Section 3 is also a new section introduced by the Minister for Public Expenditure and Reform on Committee Stage when the Bill was debated in the Dáil. It amends the Fiscal Responsibility Act 2012 to assign to the Irish Fiscal Advisory Council's statutory responsibility for endorsing the macroeconomic forecast on which Ireland's budget and stability programme will be based. The assignment of this endorsement role is a requirement of the two pack regulations, which are now EU wide. The endorsement entails the council endorsing the macroeconomic forecasts upon which the stability programme and budget are based. This means the council would endorse the macroeconomic forecast on which budgetary proposals are prepared, on which the Government then decides. In the interests of independence, the council cannot be required to endorse. Instead, it is required to fulfil the endorsement function and, should it find it appropriate to so decide, can announce it will endorse the forecasts. Section 4 states the Short Title of the Bill and provides for the commencement of the Act.

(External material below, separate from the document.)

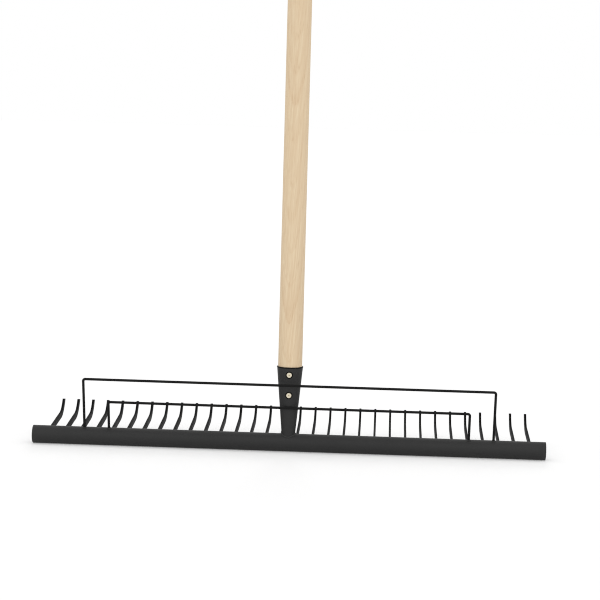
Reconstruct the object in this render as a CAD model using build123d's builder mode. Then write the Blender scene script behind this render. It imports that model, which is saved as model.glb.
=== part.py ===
"""Steel-headed hay rake with a wooden handle, as separate sub-parts in one frame.

Frame: X runs along the crossbar, +Y the way the tines point, +Z up the handle.
The origin is on the underside of the crossbar, straight below the handle's axis.
"""

import os
from math import atan2, cos, degrees, radians, sin, tan

from build123d import *

# ---------------------------------------------------------------- driving dimensions, mm

# Crossbar: round steel tube, closed by a disc in each end
crossbar_length = 600.0
crossbar_od = 21.0
crossbar_wall = 1.5
crossbar_end_chamfer = 0.4
cap_thickness = 2.0
cap_recess = 0.3

# Tines: flat steel strip on edge, straight and then curled up to a bevelled point
tine_count = 32
tine_pitch = 18.27
tine_thickness = 2.5
tine_depth = 7.2
tine_rise_angle = 5.1  # of the straight run, above square to the handle
tine_straight = 93.8  # from the crossbar's axis to the start of the curl
tine_curl_radius = 33.6  # to the middle of the strip
tine_curl_angle = 46.9
tine_tail = 3.0  # short straight after the curl, on the inner edge
tine_point_angle = 29.8  # how far the end is cut away from square
tine_edge_round = 0.4
tine_tang = 2.0  # how far the root stands inside the tube

# Bows: two hoops of round wire in one leaning plane, on the side away from the tines
wire_diameter = 3.0
wire_hole_clearance = 0.02
outer_bow_width = 478.0  # between the middles of its legs
outer_bow_rise = 69.5  # of the crosspiece above the crossbar's axis
inner_bow_width = 420.5
inner_bow_rise = 42.3
bow_corner_radius = 2.5
bow_leg_tang = 2.0
bow_socket_gap = 0.05  # inner crosspiece to the front of the socket

# Handle: turned ash pole, tapered where it sits in the socket
handle_diameter = 28.0
handle_length = 1500.0
handle_end_round = 9.0
handle_tip_gap = 11.5  # from the top of the crossbar up to the handle's tip

# Socket: cone rolled from sheet steel and welded upright on the crossbar
socket_wall = 1.1
socket_rise = 89.7  # of the rim above the crossbar's axis
socket_root_od = 14.0  # of the cone where it would reach the crossbar's axis
socket_fit = 0.05  # gap all round the wood
socket_rim_round = 0.25

# Rivets: two, right through the socket and the wood
rivet_shank = 4.0
rivet_head = 6.0
rivet_head_height = 1.3
rivet_head_round = 0.5
rivet_dimple = 1.3
rivet_dimple_depth = 0.25
rivet_tail = 6.6  # hammered end, at the back
rivet_tail_height = 1.5
upper_rivet_rise = 81.0  # above the crossbar's axis
lower_rivet_rise = 57.0

# ---------------------------------------------------------------- derived places

axis_height = crossbar_od / 2
crossbar_bore = crossbar_od / 2 - crossbar_wall

socket_mouth_radius = handle_diameter / 2 + socket_fit + socket_wall
socket_root_radius = socket_root_od / 2
socket_flare = (socket_mouth_radius - socket_root_radius) / socket_rise
socket_flare_angle = degrees(atan2(socket_flare, 1))


def socket_radius(rise):
    """Outer radius of the socket's cone at a height above the crossbar's axis."""
    return socket_root_radius + socket_flare * rise


# The bows lean until the inner crosspiece lies along the front of the socket.
bow_standoff = socket_radius(inner_bow_rise) + (
    wire_diameter / 2 + bow_socket_gap
) / cos(radians(socket_flare_angle))
bow_lean = degrees(atan2(bow_standoff, inner_bow_rise))

head_centre = (0, 0, axis_height)
lean = radians(bow_lean)
rise_angle = radians(tine_rise_angle)
# Local X across the rake and local Y up the legs of the bows
bow_plane = Plane(head_centre, x_dir=(1, 0, 0), z_dir=(0, -cos(lean), -sin(lean)))
# Planes square to the bow legs and to the tines' straight run, both through the axis
bow_holes_plane = Plane(head_centre, x_dir=(1, 0, 0), z_dir=(0, -sin(lean), cos(lean)))
tine_slots_plane = Plane(
    head_centre, x_dir=(1, 0, 0), z_dir=(0, cos(rise_angle), sin(rise_angle))
)

os.makedirs("parts", exist_ok=True)


def save(part, name):
    """Label a finished piece and write it to its own file."""
    part.label = name
    export_step(part, f"parts/{name}.step")


# ---------------------------------------------------------------- crossbar and its caps

with BuildPart() as crossbar_tube:
    with BuildSketch(Plane.YZ.offset(-crossbar_length / 2)):
        with Locations((0, axis_height)):
            Circle(crossbar_od / 2)
            Circle(crossbar_bore, mode=Mode.SUBTRACT)
    extrude(amount=crossbar_length)
    end_rings = crossbar_tube.edges().filter_by(GeomType.CIRCLE)
    outer_rings = end_rings.filter_by(lambda edge: edge.radius > crossbar_bore + crossbar_wall / 2)
    chamfer(outer_rings, length=crossbar_end_chamfer)
    # One slot in the rear wall for each tine
    with BuildSketch(tine_slots_plane):
        with GridLocations(tine_pitch, 0, tine_count, 1):
            Rectangle(tine_thickness, tine_depth)
    extrude(amount=crossbar_od, mode=Mode.SUBTRACT)
    # One hole in the upper wall for each leg of a bow
    with BuildSketch(bow_holes_plane):
        with GridLocations(outer_bow_width, 0, 2, 1):
            Circle(wire_diameter / 2 + wire_hole_clearance)
        with GridLocations(inner_bow_width, 0, 2, 1):
            Circle(wire_diameter / 2 + wire_hole_clearance)
    extrude(amount=crossbar_od, mode=Mode.SUBTRACT)
save(crossbar_tube.part, "crossbar_tube")

cap_outer_face = crossbar_length / 2 - cap_recess
for side, name in ((-1, "left_end_cap"), (1, "right_end_cap")):
    with BuildPart() as end_cap:
        with BuildSketch(Plane.YZ.offset(side * cap_outer_face)):
            with Locations((0, axis_height)):
                Circle(crossbar_bore)
        extrude(amount=-side * cap_thickness)
    save(end_cap.part, name)

# ---------------------------------------------------------------- tines

tine_root = crossbar_bore - tine_tang
inner_edge = tine_depth / 2
outer_edge = -tine_depth / 2
# The outer edge runs on past the inner one, which brings the end to a point.
tine_point = tine_depth * tan(radians(tine_point_angle))

for number in range(1, tine_count + 1):
    tine_x = (number - (tine_count + 1) / 2) * tine_pitch
    # Local X along the straight run, local Y across the strip towards the handle
    tine_plane = Plane(
        (tine_x, 0, axis_height),
        x_dir=(0, cos(rise_angle), sin(rise_angle)),
        z_dir=(1, 0, 0),
    )
    with BuildPart() as tine:
        with BuildSketch(tine_plane):
            with BuildLine():
                outer_run = Line((tine_root, outer_edge), (tine_straight, outer_edge))
                outer_curl = JernArc(
                    outer_run @ 1, outer_run % 1, tine_curl_radius + tine_depth / 2, tine_curl_angle
                )
                outer_tail = Line(
                    outer_curl @ 1, outer_curl @ 1 + (outer_curl % 1) * (tine_tail + tine_point)
                )
                inner_run = Line((tine_root, inner_edge), (tine_straight, inner_edge))
                inner_curl = JernArc(
                    inner_run @ 1, inner_run % 1, tine_curl_radius - tine_depth / 2, tine_curl_angle
                )
                inner_tail = Line(inner_curl @ 1, inner_curl @ 1 + (inner_curl % 1) * tine_tail)
                Line(outer_tail @ 1, inner_tail @ 1)
                Line(outer_run @ 0, inner_run @ 0)
            make_face()
        extrude(amount=tine_thickness / 2, both=True)
        side_edges = tine.edges().group_by(Axis.X)
        fillet(side_edges[0] + side_edges[-1], radius=tine_edge_round)
    save(tine.part, f"tine_{number:02d}")

# ---------------------------------------------------------------- bows

leg_root = crossbar_bore - bow_leg_tang
bows = (
    ("outer_bow", outer_bow_width, outer_bow_rise),
    ("inner_bow", inner_bow_width, inner_bow_rise),
)
for name, width, rise in bows:
    crown = rise / cos(lean)
    with BuildPart() as bow:
        with BuildLine(bow_plane) as centre_line:
            FilletPolyline(
                (-width / 2, leg_root),
                (-width / 2, crown),
                (width / 2, crown),
                (width / 2, leg_root),
                radius=bow_corner_radius,
            )
        with BuildSketch(Plane(centre_line.line @ 0, z_dir=centre_line.line % 0)):
            Circle(wire_diameter / 2)
        sweep()
    save(bow.part, name)

# ---------------------------------------------------------------- socket

rim_height = axis_height + socket_rise

with BuildPart() as handle_socket:
    with BuildSketch(Plane.XZ):
        Polygon(
            (socket_root_radius - socket_wall, axis_height),
            (socket_root_radius, axis_height),
            (socket_mouth_radius, rim_height),
            (socket_mouth_radius - socket_wall, rim_height),
            align=None,
        )
    revolve(axis=Axis.Z)
    fillet(handle_socket.edges().group_by(Axis.Z)[-1], radius=socket_rim_round)
    # Saddle cut, so that the cone stands on the crossbar
    with BuildSketch(Plane.YZ.offset(-crossbar_length / 2)):
        with Locations((0, axis_height)):
            Circle(crossbar_od / 2)
    extrude(amount=crossbar_length, mode=Mode.SUBTRACT)
    for rivet_rise in (upper_rivet_rise, lower_rivet_rise):
        with BuildSketch(Plane.XZ):
            with Locations((0, axis_height + rivet_rise)):
                Circle(rivet_shank / 2)
        extrude(amount=socket_mouth_radius * 2, both=True, mode=Mode.SUBTRACT)
save(handle_socket.part, "handle_socket")

# ---------------------------------------------------------------- handle

tip_height = crossbar_od + handle_tip_gap
handle_top = tip_height + handle_length
tip_radius = socket_radius(tip_height - axis_height) - socket_wall - socket_fit

with BuildPart() as handle:
    with BuildSketch(Plane.XZ):
        Polygon(
            (0, tip_height),
            (tip_radius, tip_height),
            (handle_diameter / 2, rim_height),
            (handle_diameter / 2, handle_top),
            (0, handle_top),
            align=None,
        )
    revolve(axis=Axis.Z)
    fillet(handle.edges().group_by(Axis.Z)[-1], radius=handle_end_round)
    for rivet_rise in (upper_rivet_rise, lower_rivet_rise):
        with BuildSketch(Plane.XZ):
            with Locations((0, axis_height + rivet_rise)):
                Circle(rivet_shank / 2)
        extrude(amount=handle_diameter, both=True, mode=Mode.SUBTRACT)
save(handle.part, "handle")

# ---------------------------------------------------------------- rivets

for name, rivet_rise in (("upper_rivet", upper_rivet_rise), ("lower_rivet", lower_rivet_rise)):
    seat = socket_radius(rivet_rise)
    front_face = seat + rivet_head_height
    back_face = seat + rivet_tail_height
    with BuildPart() as rivet:
        # Both heads start as solid drums and take the cone's shape underneath
        with BuildSketch(Plane.XZ.offset(front_face)):
            with Locations((0, axis_height + rivet_rise)):
                Circle(rivet_head / 2)
        extrude(amount=-front_face)
        fillet(rivet.edges().group_by(Axis.Y)[0], radius=rivet_head_round)
        with BuildSketch(Plane.XZ.offset(-back_face)):
            with Locations((0, axis_height + rivet_rise)):
                Circle(rivet_tail / 2)
        extrude(amount=back_face)
        fillet(rivet.edges().group_by(Axis.Y)[-1], radius=rivet_tail_height * 0.6)
        with BuildSketch(Plane.XZ):
            Polygon(
                (0, axis_height),
                (socket_root_radius, axis_height),
                (socket_mouth_radius, rim_height),
                (0, rim_height),
                align=None,
            )
        revolve(axis=Axis.Z, mode=Mode.SUBTRACT)
        with BuildSketch(Plane.XZ.offset(-seat)):
            with Locations((0, axis_height + rivet_rise)):
                Circle(rivet_shank / 2)
        extrude(amount=2 * seat)
        # Small dimple left in the middle of the factory head
        with BuildSketch(Plane.XZ.offset(front_face)):
            with Locations((0, axis_height + rivet_rise)):
                Circle(rivet_dimple / 2)
        extrude(amount=-rivet_dimple_depth, mode=Mode.SUBTRACT)
    save(rivet.part, name)
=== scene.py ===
"""Looks of the hay rake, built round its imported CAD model. Metres, in the CAD's own frame."""

import math

import bmesh
import bpy
from mathutils import Matrix, Vector, noise


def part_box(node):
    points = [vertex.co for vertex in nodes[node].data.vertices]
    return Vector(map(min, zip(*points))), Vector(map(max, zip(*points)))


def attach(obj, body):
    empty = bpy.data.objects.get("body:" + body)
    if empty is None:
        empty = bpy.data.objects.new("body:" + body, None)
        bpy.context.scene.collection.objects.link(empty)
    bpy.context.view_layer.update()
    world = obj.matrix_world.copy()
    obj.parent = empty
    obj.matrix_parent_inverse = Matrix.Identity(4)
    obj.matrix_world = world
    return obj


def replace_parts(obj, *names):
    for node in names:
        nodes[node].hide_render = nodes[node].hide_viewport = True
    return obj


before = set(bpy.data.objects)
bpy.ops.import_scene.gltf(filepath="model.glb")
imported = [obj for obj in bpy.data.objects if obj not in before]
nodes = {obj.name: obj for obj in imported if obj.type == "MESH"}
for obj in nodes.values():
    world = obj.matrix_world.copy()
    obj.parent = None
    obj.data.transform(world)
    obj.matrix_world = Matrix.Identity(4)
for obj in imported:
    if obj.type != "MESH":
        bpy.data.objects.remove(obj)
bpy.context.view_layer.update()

# ---------------------------------------------------------------- camera
# A long lens a little above the head and to its right, level enough to see the tines
# past the crossbar, and tipped a degree and a half.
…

This Bill will provide in statute for the medium term expenditure framework. This will underpin confidence, at home and overseas, about the soundness of the Government's overall budgetary plans.

The framework will help to restore Ireland's public finances to a strong and sustainable position. In addition, it will facilitate greater structural planning based on core Government priorities, and will reinforce the Government's commitment to return Ireland's economy to a position of growth while ensuring sustainability of the public finances. This new framework is both sensible and practical while representing a responsible and necessary change in the approach to budgeting. I commend the Bill to the House.